Republican Leadership Threatens to Bury Campaign Finance Reform
March 3, 1999
Contact: Steve Weissman (202) 546-4996 or Dan O’Sullivan (202) 546-4996
ATTENTION EDITORIAL WRITERS
Republican Leader Threatens to Bury Federal Campaign Finance Reform
House Speaker J. Dennis Hastert has announced that he intends to stall the Shays-Meehan bipartisan campaign finance reform bill until “later this year or early next year.” This is precisely the same tactic that former Speaker Newt Gingrich (R-GA) and GOP Whip Tom DeLay (R-TX) — in cahoots with Senate Majority Trent Lott (R-MS) — used to kill reform in 1998. By delaying House passage of the bill until last August, Gingrich and DeLay made it easy for Lott to filibuster to death the companion Senate McCain-Feingold measure in the waning days of the 105th Congress.
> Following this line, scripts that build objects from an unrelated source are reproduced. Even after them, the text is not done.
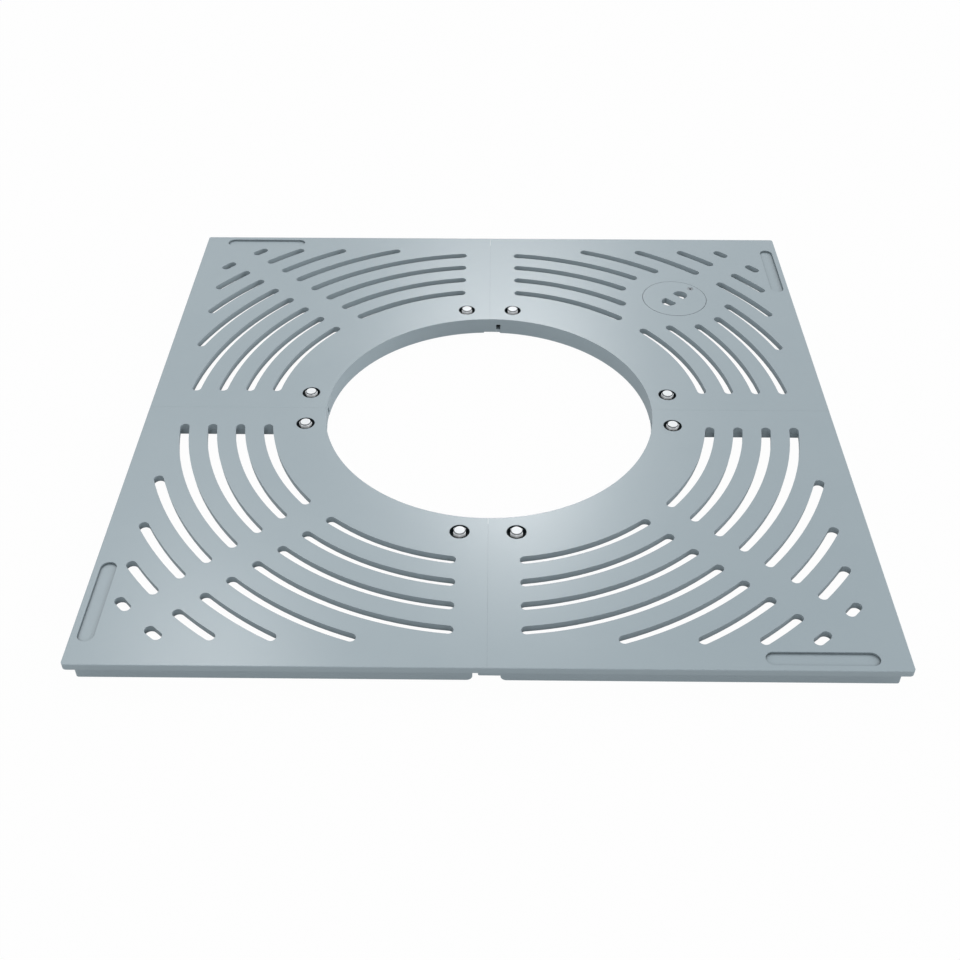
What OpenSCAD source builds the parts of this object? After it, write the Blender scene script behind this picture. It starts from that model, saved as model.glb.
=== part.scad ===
// Square tree grate in four bolted quarters, with a lift-out access lid.
// Units are millimetres. +Z is up, -Y is the front, and the origin is under the
// middle of the tree opening, level with the foot of the outer ribs.

/* [Grate] */
// Side of the whole square
side = 1500; // [1460:10:1600]
// Diameter of the tree opening
opening_d = 718; // [660:2:740]
// Thickness of the slotted plate, which is also the lap and the lid
plate_t = 15.5; // [14:0.5:16]
// Thickness of the lip round the outside
lip_t = 13; // [10:0.5:13.5]
// Overhang of the lip past the outer rib
lip_w = 14.5; // [12:0.5:20]
// Depth of the outer rib below the walking face
rib_h = 48.5; // [46:0.5:70]
// Width of the outer rib
rib_w = 13; // [10:1:16]
// Depth of the rim round the tree opening
rim_h = 39; // [36:1:45]
// Width of the rim round the tree opening
rim_w = 10; // [8:1:12]
// Width of the diagonal rib
spine_w = 13; // [8:1:18]
// Depth of the diagonal rib below the walking face
spine_h = 39; // [30:1:45]
// Radius of the rounded top edge
edge_r = 1.5; // [0.5:0.25:3]
// Plan radius of the lip's corner
lip_corner_r = 8.5; // [4:0.5:12]
// Plan radius of the outer rib's corner
rib_corner_r = 6; // [2:1:12]
// Plan radius inside the outer rib's corner
rib_inner_r = 6; // [2:1:12]

/* [Joints between the quarters] */
// Gap between neighbouring quarters
seam = 0.2; // [0.1:0.1:1]
// Thickness of the flange and the tongue under the plate
flange_t = 13; // [10:1:16]
// Distance from the seam to the far side of the flange
flange_w = 60; // [50:1:66]
// Reach of the tongue past the seam
tongue_reach = 16; // [12:1:20]
// Overhang of the lap past its own flange
lap_reach = 26; // [24:1:30]
// Distance from the seam to the outer rib beside the tongue
rib_setback = 24; // [18:1:30]
// Depth of the tongue at the outer rib
tongue_rib_h = 36; // [34:1:42]
// Radius at the foot of each outer rib's end
rib_end_r = 11; // [4:1:12]
// Radius at the foot of the tongue's end
tongue_end_r = 3; // [1:0.5:6]
// Height of the relief under the rim at a joint
relief_h = 2.5; // [1:0.5:5]
// Length of the relief on the tongue's side of the seam
relief_tongue = 14; // [8:1:20]
// Length of the relief on the lap's side of the seam
relief_lap = 25; // [20:1:30]

/* [Slots] */
// Width of each slot at its round ends
slot_w = 20; // [14:1:24]
// How much wider each side of a slot is at the plate's underside
slot_draft = 1.2; // [0:0.2:2]
// How far each side of a slot stands in from its round ends
slot_step = 0.02; // [0.01:0.01:0.1]
// Distance from the opening's edge to the first ring's middle line
first_ring = 124; // [115:1:140]
// Distance between the middle lines of neighbouring rings
ring_pitch = 60; // [50:1:70]
// Plain band between the slots and the seam
seam_band = 61; // [54:1:70]
// Plain band between the slots and the diagonal
spine_band = 30; // [20:1:40]
// Plain border between the slots and the outer edge
border = 60; // [50:1:70]
// Plain band between the slots and the lid
lid_band = 46; // [34:1:50]

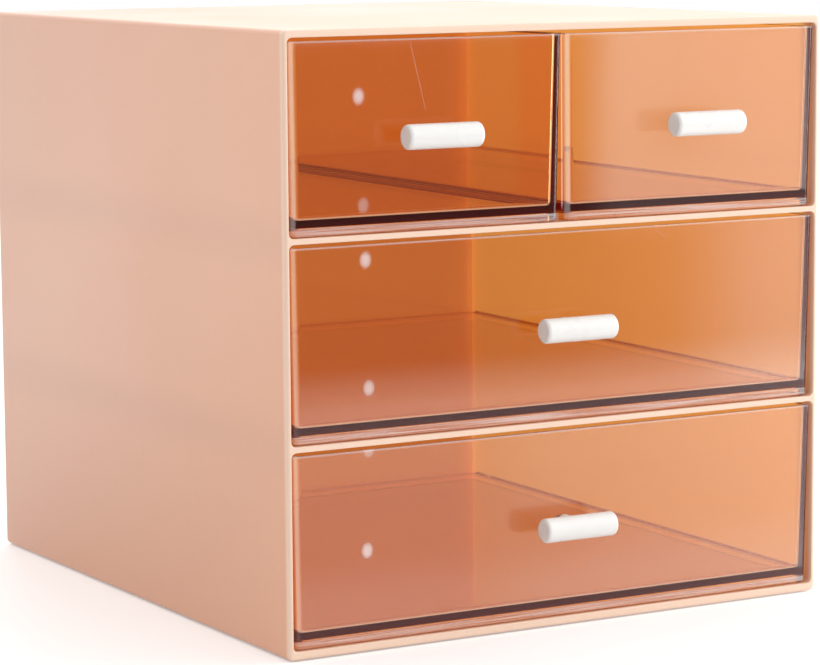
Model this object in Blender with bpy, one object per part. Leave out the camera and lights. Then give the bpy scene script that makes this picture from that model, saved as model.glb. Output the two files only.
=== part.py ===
"""A desktop cabinet with four drawers in three tiers, for make-up and small things.

Lengths are in metres and +Z is up. The drawers open towards -Y. The origin is on the ground,
under the middle of the whole object with its handles.
"""

import math

import bmesh
import bpy
from mathutils import Vector

# Cabinet: one moulding with three bays that are open at the front
CABINET_WIDTH = 0.240
CABINET_DEPTH = 0.266
CABINET_HEIGHT = 0.2315
SIDE_WALL = 0.0018
TOP_WALL = 0.0028
BASE_WALL = 0.0032
BACK_WALL = 0.0025
SHELF_THICKNESS = 0.0022
LOWER_BAY_HEIGHT = 0.0742
LOWER_BAYS = 2
LONG_EDGE_RADIUS = 0.0020
REAR_EDGE_RADIUS = 0.0025
FRONT_EDGE_RADIUS = 0.0012
BAY_CORNER_RADIUS = 0.0020
BAY_LIP_RADIUS = 0.0004

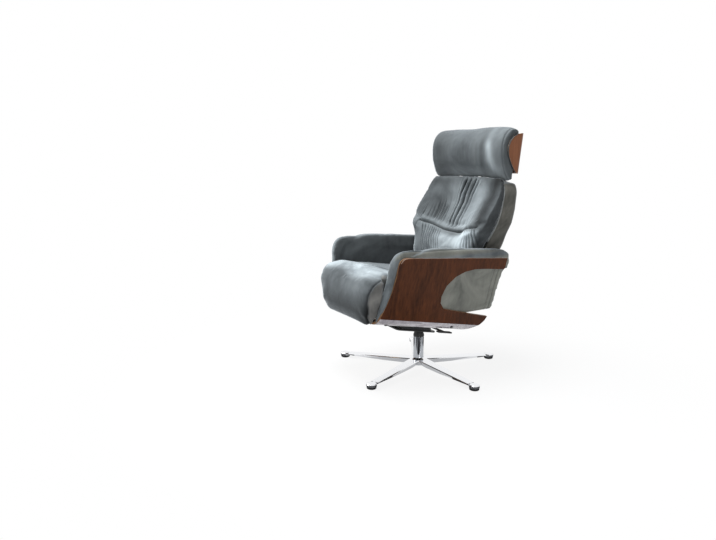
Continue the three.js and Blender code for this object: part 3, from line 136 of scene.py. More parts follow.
world = bpy.data.worlds.new("studio")
bpy.context.scene.world = world
tree = cleared_tree(world)
dim = add_node(tree, "ShaderNodeBackground", Color=(0.93, 0.96, 1.0, 1), Strength=0.40)
white = add_node(tree, "ShaderNodeBackground", Color=(1, 1, 1, 1), Strength=1.0)
mixed = add_node(tree, "ShaderNodeMixShader")
tree.links.new(seen_or_mirrored(tree), mixed.inputs[0])
tree.links.new(dim.outputs[0], mixed.inputs[1])
tree.links.new(white.outputs[0], mixed.inputs[2])
finish_tree(tree, mixed, "ShaderNodeOutputWorld")

# Dark cards
# Black flags stand behind the camera and beyond the feet, and grey ones lie on the floor,
# as a photographer sets them, so that polished metal shows dark bands beside bright ones.
def card_paint(name, color):
    material = bpy.data.materials.new(name)
    tree = cleared_tree(material)
    dull = add_node(tree, "ShaderNodeBsdfDiffuse", Color=(*color, 1))
    finish_tree(tree, dull)
    return material


def set_card(name, half_width, half_height, turn, place, material):
    """A flat card, turned and then moved, that only mirrors and glass can see."""
    mesh = bpy.data.meshes.new(name)
    build = bmesh.new()
    bmesh.ops.create_grid(build, x_segments=1, y_segments=1, size=1)
    bmesh.ops.scale(build, vec=(half_width, half_height, 1), verts=build.verts)
    bmesh.ops.rotate(build, matrix=turn.to_matrix(), verts=build.verts)
    bmesh.ops.translate(build, vec=place, verts=build.verts)
    build.to_mesh(mesh)
    build.free()
    card = bpy.data.objects.new(name, mesh)
    bpy.context.scene.collection.objects.link(card)
    card.visible_camera = False
    card.visible_diffuse = False
    card.visible_shadow = False
    mesh.materials.append(material)


black_card = card_paint("dark_card", (0.012, 0.012, 0.012))
for name, place in (("card_left", (-2.4, -2.6, 0.24)), ("card_right", (3.1, 1.4, 0.24))):
    facing = Vector((-place[0], -place[1], 0)).to_track_quat("Z", "Y")
    set_card(name, 0.8, 0.2, facing, place, black_card)

grey_card = card_paint("grey_card", (0.09, 0.09, 0.095))
toward_camera = Vector((stand.x, stand.y, 0)).normalized()
above_paper = Vector((0, 0, 0.002))
for name, turn, distance, half_width, half_length in (
    ("card_floor_front", 0, 0.80, 0.50, 0.62),
    ("card_floor_left", 126, 0.62, 0.24, 0.34),
    ("card_floor_right", -126, 0.62, 0.24, 0.34),
):
    aim = toward_camera.copy()
    aim.rotate(Euler((0, 0, math.radians(turn))))
    place = axis + aim * distance + above_paper
    set_card(name, half_width, half_length, aim.to_track_quat("Y", "Z"), place, grey_card)

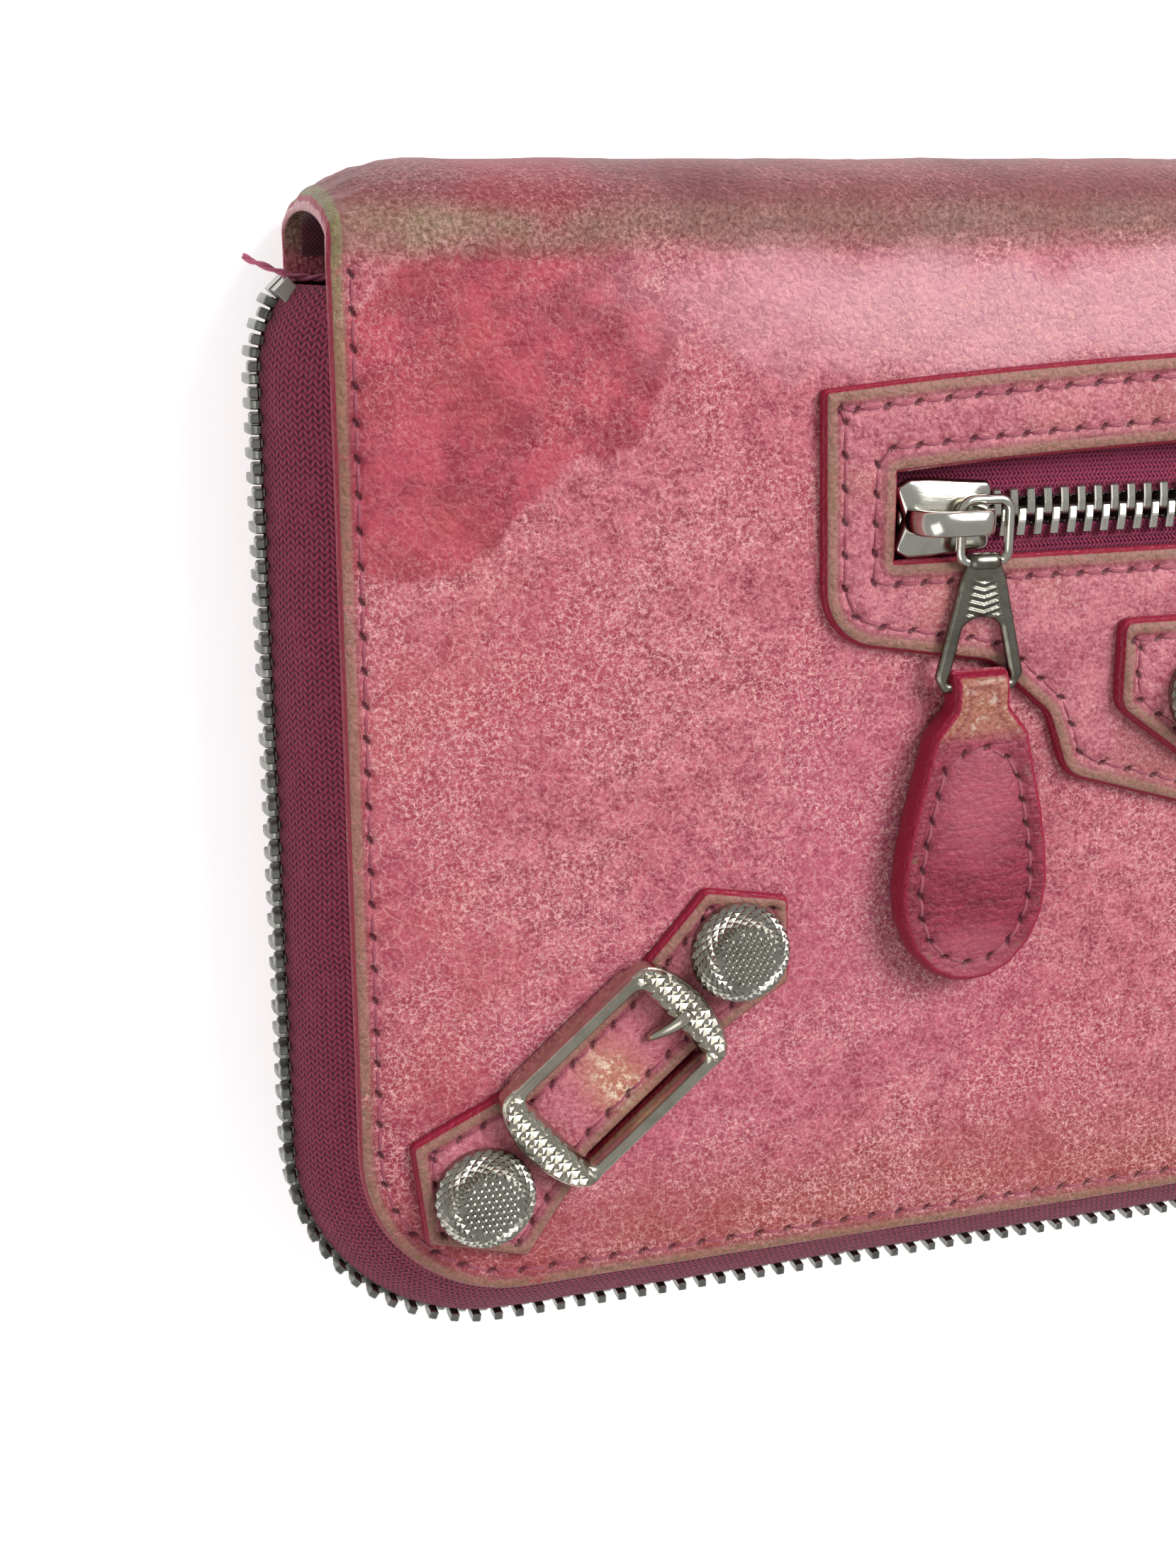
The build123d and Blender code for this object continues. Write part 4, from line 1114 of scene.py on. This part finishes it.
def forked_pull(name, node, body, place):
    """Pull plate with chevron ribs in a sunken panel and an arched fork opening."""
    barrel_half = 1.45
    left = [(-barrel_half, 0.1), (-2.2, -1.6), (-4.3, -10.4), (-3.4, -11.75)]
    radii = [0.2, 0.4, 0.9, 0.5]
    outer = rounded(left + [(-x, y) for x, y in left[::-1]], radii + radii[::-1], 0.25)
    arch = [(2.1 * math.cos(a), -6.45 + 1.5 * math.sin(a)) for a in np.linspace(0, math.pi, 12)]
    fork = np.array([(-3.15, -10.85), *[(-x, y) for x, y in arch], (3.15, -10.85)])
    loops = [resample(outer, 0.3), resample(fork, 0.3)]
    bars = [(x, y) for x in np.arange(-2.1, 2.11, 0.14) for y in np.arange(-5.2, -1.2, 0.13)]
    inner = np.vstack([inner_points(loops, [], 0.4, (0.1, 0.22, 0.4)), bars])
    inner = inner[within(inner, loops)]
    inner = inner[gap(inner, loops) > 0.08]

    def top(points):
        x, y = points.T
        depth = gap(points, loops)
        height = 0.45 - 0.22 * bell(depth / 0.16)
        side = (1.15 + 0.22 * (-y - 1.6)) - np.abs(x)
        panel = smooth(side / 0.25) * smooth((-y - 1.5) / 0.2) * smooth((y + 5.1) / 0.2)
        ribs = 0.5 + 0.5 * np.cos(2 * math.pi * (y - 0.28 * np.abs(x)) / 0.66)
        return height + panel * (ribs * 0.2 - 0.17)

    plate = cut_piece(name, ANTIQUE, loops, inner, top, place, body,
                      lambda p: -0.45 + 0.22 * bell(gap(p, loops) / 0.16), 0.04)
    barrel = sweep([(x, 0, 0) for x in np.linspace(-barrel_half, barrel_half, 6)],
                   [0.66, 0.8, 0.8, 0.8, 0.8, 0.66], 14)
    bar = sweep([(x, ring_drop - leather_drop, 0) for x in np.linspace(-3.4, 3.4, 6)], 0.44, 10)
    points, faces = together([barrel, bar])
    roll = piece(f"{name}_roll", ANTIQUE, place(points), faces, body)
    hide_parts(node)


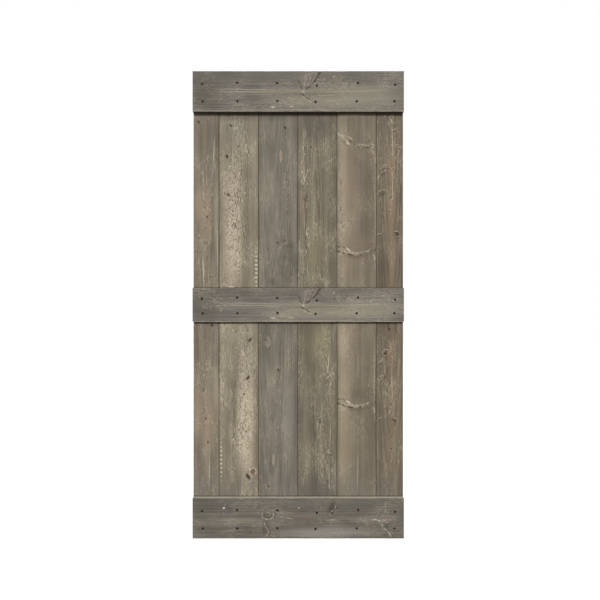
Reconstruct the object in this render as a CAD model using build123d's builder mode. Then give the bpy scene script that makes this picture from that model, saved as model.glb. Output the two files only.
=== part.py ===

This past week Republican and Democratic supporters of Shays-Meehan held a press conference to kick off their drive to change Speaker Hastert’s mind. Meanwhile, Sens. John McCain (R-AZ) and Susan Collins (R-ME) have intensified discussions with their Republican colleagues with a view toward broadening Senate support for meaningful reform. The Shays-Meehan and McCain-Feingold reform bills would ban unlimited contributions of “soft money” to political parties by corporations, unions and wealthy individuals, and regulate campaign ads masquerading as “issue ads.”
“Americans have a huge stake in this fight,” said Public Citizen President Joan Claybrook. “Unless the campaign finance system is reformed, issues such as Social Security, health care, taxes and tobacco will be increasingly decided by the weight of special interest contributions rather than by the will of the majority and their elected representatives.”
In the House, 27 Republicans and 83 Democrats have already signed on to the reform bill, a major achievement this early in the congressional session. With 250 members having either voted for Shays-Meehan last year or signed a freshman pledge to vote for a soft money ban like that in the bill, there is every prospect the bipartisan majority for reform this year will be as large or larger than last year. Last year 190 Democrats, 61 Republicans and one Independent voted “yes.”
In the Senate, 52 of 100 members (45 Democrats and seven Republicans) continue to express support for McCain-Feingold. Last year, Lott led two minority filibusters against the bill — which required a 60-vote super-majority to overcome. With added Republican support for reform, Lott would find it much more difficult to kill the legislation.
That is why we encourage you to editorialize now to urge members of Congress to hold an early debate and pass the House Shays-Meehan (H.R. 417) and Senate McCain-Feingold (S. 26) reform bills.
As the 2000 presidential campaign begins, it is absolutely urgent that Congress approve meaningful campaign finance reforms. The flood of unregulated special-interest money that produced the 1996 presidential campaign scandals threatens to become a tidal wave in 2000. National party soft money receipts almost doubled — from $102 million to $201 million — between the 1994 and 1998 congressional elections. At a similar rate of increase, soft money contributions for the presidential and congressional elections combined would rise from $263 million in 1996 to more than half a billion dollars in the year 2000.
Uncounted millions more in soft money collected by state parties are also used to influence federal elections. And during 1998, private interests directly spent tens of millions of dollars in largely undisclosed and unregulated “issue ads” that contained not-so-subtle blurbs about particular candidates.
Last October, after years of resistance, the Democratic National Committee finally got the message from the public and came out for a mandatory soft money ban similar to those in the Shays-Meehan and McCain-Feingold bills. In an Oct. 14, 1998, letter to the Federal Election Commission, DNC Counsel Joseph Sandler explained, “The DNC believes that the extraordinary growth in the raising and spending of soft money has significantly undermined public confidence in the American political system.” Recent public opinion polls confirm that the overwhelming majority of Republican voters favor similar action. It remains for the Republican congressional leadership to get it right and stop defending unlimited contributions from special interests.
“The recent grueling struggle over impeachment was replete with partisan controversy over questions of moral principle and the rule of law,” Claybrook said. “The battle to enact the first major campaign finance reform in 25 years provides an opportunity for meaningful political healing. Beginning to fix our corruption-prone campaign finance system is of fundamental moral and political importance, essential to maintaining the democratic integrity of our election laws, popular among voters of all major political parties, and extremely urgent.”